If it assumes their reference values, is it guaranteed that those Point objects will exist as long as the BoundingBox exists?

Yes, the point objects will continue to exist until they're not used anymore. This is what the JVM garbage collection does for you.

Should BoundingBox make a copy of the points passed into its constructor as shown, or just take a reference to them?

You should make a copy of them. Otherwise, what happens when someone else comes along and does this:

Point topLeft = new Point(1, 2);
Point bottomRight = new Point(3, 4);
BoundingBox box = new BoundingBox(topLeft, bottomRight);

topLeft.x = 5; // Oops, this just changed box.topLeft.x

Generally it's good practice to avoid "gotchas" -- code that works in ways that's not expected. Even if you remember what your code's gotchas are now, the first time you forget one you're going to be really confused.

Answer 5

Neither way is right or wrong. It all depends on the specifics of your application.
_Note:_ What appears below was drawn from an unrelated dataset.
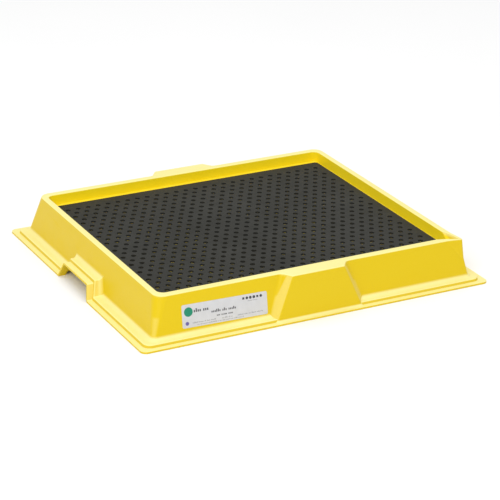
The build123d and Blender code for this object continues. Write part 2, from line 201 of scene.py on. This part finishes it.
# ---------------------------------------------------------------- materials
def tray_plastic():
    """Moulded lemon yellow plastic: satin and slightly mottled, with orange peel and fine scuffs.

    Its upper faces are painted lighter, a painted highlight, and its outer walls darker, a painted shade.
    That matches the photo under this scene's plain light. It isn't wear or fading seen on the object.
    Its creases are painted darker, a painted shade; its edges lighter, part polished wear and part painted
    highlight."""
    s = Shader("tray_polyethylene", Roughness=0.36, Specular_IOR_Level=0.22, Sheen_Weight=0.03,
               Sheen_Roughness=0.5)
    yellow, deep, pale = (0.985, 0.760, 0.0080, 1), (0.960, 0.700, 0.0060, 1), (0.990, 0.800, 0.025, 1)
    # The first colour below is painted shade for the outer walls, the second a painted highlight for upward
    # faces.
    outer_wall_painted_shade, upward_painted_highlight = (0.715, 0.508, 0.0030, 1), (0.960, 0.870, 0.370, 1)
    # Below: painted shade for creases, a lighter yellow for edges that is part wear and part painted
    # highlight, and dirt specks.
    crease_painted_shade, edge_wear_and_highlight, speck = (0.780, 0.520, 0.012, 1), (0.980, 0.880, 0.250, 1), (0.350, 0.240, 0.020, 1)
    clouds = s.band(s.noise(7.0, 3.0), 0.35, 0.7)
    flow = s.band(s.noise(1.0, 4.0, 0.6, s.stretched((26.0, 26.0, 90.0))), 0.42, 0.72)
    colour = s.mix(s.math("MULTIPLY", clouds, 0.45), yellow, deep)
    colour = s.mix(s.math("MULTIPLY", flow, 0.35), colour, pale)
    # Painted shade: the outer walls are made darker than the basin.
    colour = s.mix(s.math("MULTIPLY", s.outside(), 0.85), colour, outer_wall_painted_shade)
    # Painted highlight: upward faces of the rim, bosses and flange are made lighter.
    upward_highlight_mask = s.math("MULTIPLY", s.facing_up(0.27, 0.62), s.band(clouds, 0.0, 1.0, 0.92, 0.78))
    colour = s.mix(s.math("MULTIPLY", upward_highlight_mask, s.clear_of_basin()), colour, upward_painted_highlight)
    # Painted shade: creases found by ambient occlusion are made darker.
    colour = s.mix(s.math("MULTIPLY", s.crease(0.006), 0.30), colour, crease_painted_shade)
    # Edges are made lighter: part polished wear, part painted highlight.
    colour = s.mix(s.math("MULTIPLY", s.edges(0.0012), 0.30), colour, edge_wear_and_highlight)
    specks = s.band(s.noise(900.0, 1.0), 0.72, 0.78)
    colour = s.mix(s.math("MULTIPLY", specks, 0.30), colour, speck)
    s.link(colour, "Base Color")
    lengthwise = s.band(s.noise(1.0, 2.0, 0.5, s.stretched((8.0, 600.0, 60.0), 0.5)), 0.68, 0.74)
    crosswise = s.band(s.noise(1.0, 2.0, 0.5, s.stretched((500.0, 9.0, 60.0), -0.3)), 0.69, 0.75)
    scuffs = s.math("MAXIMUM", lengthwise, crosswise)
    rough = s.band(s.noise(40.0, 4.0, 0.6), 0.3, 0.7, 0.30, 0.42)
    s.link(s.math("ADD", rough, s.math("MULTIPLY", scuffs, 0.14)), "Roughness")
    peel = s.bump(s.noise(420.0, 2.0), 0.00006, 0.6)
    waves = s.bump(s.noise(28.0, 2.0), 0.0010, 0.25, after=peel)
    s.link(s.bump(scuffs, 0.00004, 0.5, after=waves), "Normal")
    return s


def grating_plastic():
    """Smooth black sheet with a low sheen, a few faint rubbed patches and lines, a little dust, and edges
    painted lighter as a painted highlight.
    """
    s = Shader("grating_sheet_plastic", Roughness=0.55, Specular_IOR_Level=0.10)
    black, worn = (0.0290, 0.0290, 0.0250, 1), (0.0420, 0.0420, 0.0370, 1)
    rubbed = s.band(s.noise(9.0, 5.0, 0.65), 0.35, 0.80)
    colour = s.mix(rubbed, black, worn)
    dust = s.band(s.noise(1600.0, 2.0), 0.66, 0.74)
    colour = s.mix(s.math("MULTIPLY", dust, 0.25), colour, (0.100, 0.098, 0.088, 1))
    # Painted highlight: edges, the rims of the holes among them, are made lighter as glints.
    colour = s.mix(s.math("MULTIPLY", s.edges(0.0005), 0.5), colour, (0.110, 0.108, 0.096, 1))
    s.link(colour, "Base Color")
    lengthwise = s.band(s.noise(1.0, 3.0, 0.6, s.stretched((30.0, 1200.0, 30.0), 0.2)), 0.62, 0.72)
    crosswise = s.band(s.noise(1.0, 3.0, 0.6, s.stretched((900.0, 25.0, 30.0), -0.45)), 0.64, 0.74)
    lines = s.math("MAXIMUM", lengthwise, crosswise)
    rough = s.band(s.noise(60.0, 4.0), 0.3, 0.7, 0.52, 0.62)
    s.link(s.math("ADD", rough, s.math("MULTIPLY", lines, 0.08)), "Roughness")
    grain = s.bump(s.noise(2200.0, 2.0), 0.00002, 0.5)
    s.link(s.bump(lines, 0.00002, 0.4, after=grain), "Normal")
    return s


def support_plastic():
    """Matt black moulding with a fine grain."""
    s = Shader("support_plastic", Roughness=0.6, Specular_IOR_Level=0.3)
    black, lighter = (0.0120, 0.0118, 0.0112, 1), (0.0220, 0.0215, 0.0205, 1)
    colour = s.mix(s.band(s.noise(25.0, 3.0), 0.35, 0.7), black, lighter)
    colour = s.mix(s.math("MULTIPLY", s.edges(0.0008), 0.5), colour, (0.050, 0.049, 0.046, 1))
    s.link(colour, "Base Color")
    s.link(s.band(s.noise(300.0, 3.0), 0.3, 0.7, 0.52, 0.70), "Roughness")
    s.link(s.bump(s.noise(1500.0, 2.0), 0.00005, 0.7), "Normal")
    return s


def label_film():
    """Light grey film, with a faint grain and a slightly soiled edge."""
    s = Shader("label_film", Roughness=0.4, Specular_IOR_Level=0.35)
    grey, darker = (0.640, 0.640, 0.660, 1), (0.590, 0.590, 0.605, 1)
    colour = s.mix(s.band(s.noise(60.0, 4.0), 0.35, 0.7), grey, darker)
    colour = s.mix(s.math("MULTIPLY", s.edges(0.0006), 0.6), colour, (0.500, 0.470, 0.380, 1))
    s.link(colour, "Base Color")
    s.link(s.band(s.noise(90.0, 3.0), 0.3, 0.7, 0.34, 0.46), "Roughness")
    s.link(s.bump(s.noise(500.0, 2.0), 0.00002, 0.5), "Normal")
    return s


def ink(name, dark, light):
    """Printing ink that is a little uneven."""
    s = Shader(name, Roughness=0.45, Specular_IOR_Level=0.3)
    s.link(s.mix(s.band(s.noise(900.0, 3.0), 0.3, 0.7), dark, light), "Base Color")
    s.link(s.band(s.noise(400.0, 2.0), 0.3, 0.7, 0.38, 0.52), "Roughness")
    return s


paint("tray", tray_plastic())
paint("grating_sheet", grating_plastic())
SUPPORT = support_plastic()
for name in ("centre_support", "front_support", "back_support", "left_support", "right_support"):
    paint(name, SUPPORT)
paint("label", label_film())


# ---------------------------------------------------------------- label print
WALL_LEAN = math.radians(12.0)
LABEL_TILT = math.radians(-1.3)
LABEL_THICK = 0.00025
INK_THICK = 0.00006
MM = 1000               # the print is laid out in mm from the label's middle


def label_frame():
    """Matrix whose XY plane is the label's front face, X along the label and Z out of the wall."""
    out = Vector((0.0, -math.cos(WALL_LEAN), math.sin(WALL_LEAN)))
    along = Matrix.Rotation(LABEL_TILT, 3, out) @ Vector((1.0, 0.0, 0.0))
    up = out.cross(along)
    middle = (LABEL_LOW + LABEL_HIGH) / 2
    at = Matrix((along, up, out)).transposed().to_4x4()
    at.translation = middle + out * (LABEL_THICK / 2)
    return at


def slab(bm, outline, thick):
    """A thin closed plate from its outline, counter-clockwise."""
    low = [bm.verts.new((x, y, 0.0)) for x, y in outline]
    high = [bm.verts.new((x, y, thick)) for x, y in outline]
    bm.faces.new(high)
    bm.faces.new(list(reversed(low)))
    for k in range(len(outline)):
        j = (k + 1) % len(outline)
        bm.faces.new((low[k], low[j], high[j], high[k]))


def bar(x, y, width, height):
    """Outline of a rectangle from its lower left corner."""
    return [(x, y), (x + width, y), (x + width, y + height), (x, y + height)]


def disc(x, y, radius, sides, start=0.0):
    """Outline of a regular polygon, or of a disc when it has many sides."""
    turns = [start + 2 * math.pi * k / sides for k in range(sides)]
    return [(x + radius * math.cos(turn), y + radius * math.sin(turn)) for turn in turns]


LETTERS_IN_WORD = (2, 7)
LETTER_TALLNESS = (0.62, 0.62, 0.62, 1.0)   # heights to draw from, as shares of the line's height
LETTER_FILL = 0.62                          # width of a bar, as a share of the space for a letter
WORD_GAP = 0.9                              # extra space after a word, in letters


def words(draw, x, y, length, height, letter):
    """A run of small bars that reads as a line of small print, with no letters in it."""
    made, end = [], x + length
    while x < end - letter:
        for _ in range(draw.randint(*LETTERS_IN_WORD)):
            if x >= end - letter:
                break
            tall = height * draw.choice(LETTER_TALLNESS)
            made.append(bar(x, y, letter * LETTER_FILL, tall))
            x += letter
        x += letter * WORD_GAP
    return made


def print_piece(name, outlines, shader):
    bm = bmesh.new()
    for outline in outlines:
        slab(bm, [(x / MM, y / MM) for x, y in outline], INK_THICK)
    mesh = bpy.data.meshes.new(name)
    bm.to_mesh(mesh)
    bm.free()
    obj = bpy.data.objects.new(name, mesh)
    scene.collection.objects.link(obj)
    obj.matrix_world = LABEL_AT
    mesh.materials.append(shader.material)
    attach(obj, "tray")


LABEL_AT = label_frame()
ICON_TURN = 0.785       # an eighth of a turn, so that the four-sided dots stand square
draw = random.Random(7)
DARK_INK = ink("ink_dark", (0.045, 0.045, 0.050, 1), (0.080, 0.080, 0.085, 1))
PALE_INK = ink("ink_pale_grey", (0.260, 0.260, 0.265, 1), (0.340, 0.340, 0.345, 1))
GREEN_INK = ink("ink_green", (0.010, 0.200, 0.110, 1), (0.020, 0.290, 0.170, 1))
VIOLET_INK = ink("ink_violet", (0.110, 0.090, 0.300, 1), (0.170, 0.140, 0.380, 1))

print_piece("label_green_mark", [disc(-64.5, 6.6, 7.6, 40)], GREEN_INK)
print_piece("label_blue_mark", [disc(-67.5, -12.0, 3.1, 24)], VIOLET_INK)
heading = words(draw, -55.0, 4.6, 27.0, 6.0, 3.4) + words(draw, -24.0, -0.8, 46.0, 4.6, 2.8)
heading += words(draw, -15.0, -7.6, 31.0, 3.3, 2.1)
icons = [disc(33.5 + 6.3 * k, 13.0, 2.5, 4 + 2 * (k % 4), ICON_TURN) for k in range(6)]
print_piece("label_dark_print", heading + icons, DARK_INK)
small = words(draw, -58.0, -13.0, 44.0, 2.0, 1.5) + words(draw, -6.0, -13.0, 20.0, 2.0, 1.5)
small += words(draw, 22.0, -13.0, 47.0, 2.0, 1.5) + words(draw, -50.0, -16.6, 84.0, 1.6, 1.3)
small += words(draw, 41.0, 7.4, 20.0, 1.6, 1.2)
print_piece("label_small_print", small, PALE_INK)


# ---------------------------------------------------------------- floor and light
FLOOR_HALF = 30.0
FLOOR_DROP = 0.0002     # the floor lies just under the part, so that the two don't flicker together
SKY_STRENGTH = 0.62


def make_floor():
    mesh = bpy.data.meshes.new("floor")
    corners = [(x, y, 0) for x, y in bar(-FLOOR_HALF, -FLOOR_HALF, 2 * FLOOR_HALF, 2 * FLOOR_HALF)]
    mesh.from_pydata(corners, [], [(0, 1, 2, 3)])
    floor = bpy.data.objects.new("floor", mesh)
    scene.collection.objects.link(floor)
    s = Shader("floor_paint", Roughness=0.9, Specular_IOR_Level=0.0)
    s.link(s.mix(s.noise(3.0, 2.0), (0.93, 0.93, 0.93, 1), (0.95, 0.95, 0.95, 1)), "Base Color")
    mesh.materials.append(s.material)
    floor.location.z = -FLOOR_DROP


def softbox(name, at, aim, width, height, watts):
    """A white rectangular light at one place, turned to face another."""
    data = bpy.data.lights.new(name, "AREA")
    data.shape = "RECTANGLE"
    data.size, data.size_y = width, height
    data.energy = watts
    lamp = bpy.data.objects.new(name, data)
    scene.collection.objects.link(lamp)
    lamp.location = at
    lamp.rotation_mode = "QUATERNION"
    lamp.rotation_quaternion = (Vector(aim) - Vector(at)).to_track_quat("-Z", "Y")


def make_light():
    world = bpy.data.worlds.new("studio")
    world.use_nodes = True
    sky = world.node_tree.nodes["Background"]
    sky.inputs["Color"].default_value = (1.0, 1.0, 1.0, 1)
    sky.inputs["Strength"].default_value = SKY_STRENGTH
    scene.world = world
    middle = (0.0, 0.0, 0.04)
    softbox("softbox_top", (0.3, 0.4, 4.0), middle, 4.0, 4.0, 70.0)
    softbox("softbox_front", (-2.6, -3.0, 3.0), middle, 3.0, 2.4, 95.0)


make_floor()
make_light()
scene.view_settings.view_transform = "Standard"
scene.view_settings.look = "None"
scene.view_settings.exposure = 0.0
scene.view_settings.gamma = 1.0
If your bounding box needs to rely on the points not to change from under it, then you have to make a copy in the constructor. But then you also need to make sure to only publish copies of the objects in any getter methods (e.g. if you end up having getTopLeft(), getBottomRight(), etc. More generally, this is a question of whether use composition vs. aggregation when designing your object model. Aggregation doesn't imply ownership. In other words, aggregated objects can exist outside the scope of their parent like in the case where you simply store the same point references that where passed to the constructor. With object composition, the life span of the child objects will be the same as that of the parent object. This is achieved by making copies of the points and then being careful about not passing out references of the stored points (only copies). This way, once the parent object goes away, so will the children.